Another trick sellers might use is data cloaking: They would show different prices for users from different locations. It makes the job of price aggregators much more complex as they need to check the prices from various locations to make sure they don’t fetch their users false data. As residential proxies change your IP, they also let you pretend you’re located in another area. Use this advantage to confirm the prices.
How can residential proxies help with data gathering?
Quality web scrapers allow users to alter all the data packets that outcoming requests pass to the destination server. You can supply the bot with a library of cookies and headers so that it can apply a new bit of data to each request.
Also, you can supply a scraper with proxies that will change the IP address of a request. Thus, all the inquiries sent by a bot to the destination server will look like those that real users would send. This will let a scraper gather required data without any issues or delays.
How do proxies work?
Proxy is a device or server which the user can reroute the connection through to hide their real IP address. Then, the proxy applies its own IP to the traffic, and the destination server doesn’t see the user data — only the information that belongs to the proxy. Thus, using this tool you can mask your real IP address to remain anonymous, change the location, or, in the case with price aggregators, make the scraper’s requests look authentic.
Why residential proxies?
If you’re not familiar with differences between kinds of proxies, you might want to opt for data center ones since they’re cheaper. As their name suggests, data center proxies are servers that are located in a data center. They will change your location and IP address, but the destination server will see that you’re using a proxy. This might be a problem for web scraping as your activity will still look rather suspicious.
🚲 Further reading: What Are Datacenter Proxies and When You Should Use Them
Residential proxies are real devices that use IP addresses issued by an internet service provider. They are a bit more expensive than their data center counterparts, but this proxy type will make you appear like a real resident of any country you choose.
In other words, if you apply residential proxies to your scraper's requests, its activity will look like the behavior of real human visitors who are just browsing the website. Thus, you can enjoy smooth data gathering without interruptions.
🚗 Further reading: Residential Proxies: A Complete Guide to Using Them Effectively
What are other tips that can help you remain undetected?
In most cases, proxies won’t be enough.
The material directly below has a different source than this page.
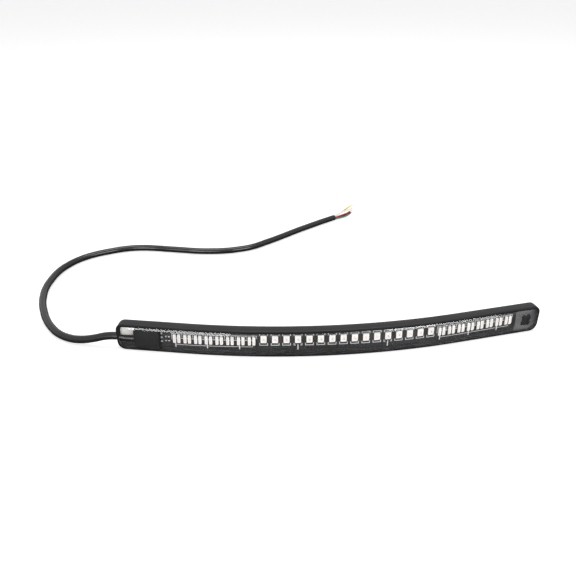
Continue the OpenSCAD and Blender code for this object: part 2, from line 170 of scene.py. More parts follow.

As price aggregators improve their data gathering techniques, sellers keep up with these advancements creating new ways to protect their websites from this activity. That’s why you should do a bit more than merely use proxies.
Keep the pace natural
Scrapers can send hundreds of requests within a second, but such activity will definitely seem bot-like even if you apply proxies. Moreover, the destination server might think it’s under a DDoS attack, and then the anti-bot mechanisms will get triggered. It’s better to go slower to mimic the activity of real users.
You might think that reducing the number of requests per second will slow data gathering down, but in fact, this rule will help you accelerate it because you will lower the risk of getting blocked or overwhelming the server.
Make a scraper stop if it encounters 403 or 503 errors
If you do this, its activity will appear natural to the destination server. Users don’t frantically reload the page if they see an error — they simply leave the website and maybe try accessing it again later. Your scraper should do the same, otherwise, the site will understand it's dealing with a bot, and you’ll get banned.
🚦 Further reading: How to Solve Proxy Error Codes
Set up headers
User-agent and other headers show websites that they’re dealing with a real user. There are many libraries with headers on the internet, so it will be effortless for you to find one. Simply supply your scraper with it and set it up so that it changes headers for each request along with IP addresses.
Allow the scraper to accept cookies
Most users will accept cookies when they visit a website. It’s a natural behavior you should adopt for your data gathering process. Good scrapers can accept cookies — you just need to turn this feature on.
Conclusion
Residential proxies solve the main issue price aggregators face allowing them to gather information more efficiently. However, there are other nuances you should pay attention to. If you follow the tips from this article and use proxies for scraping, you will significantly improve the data acquisition.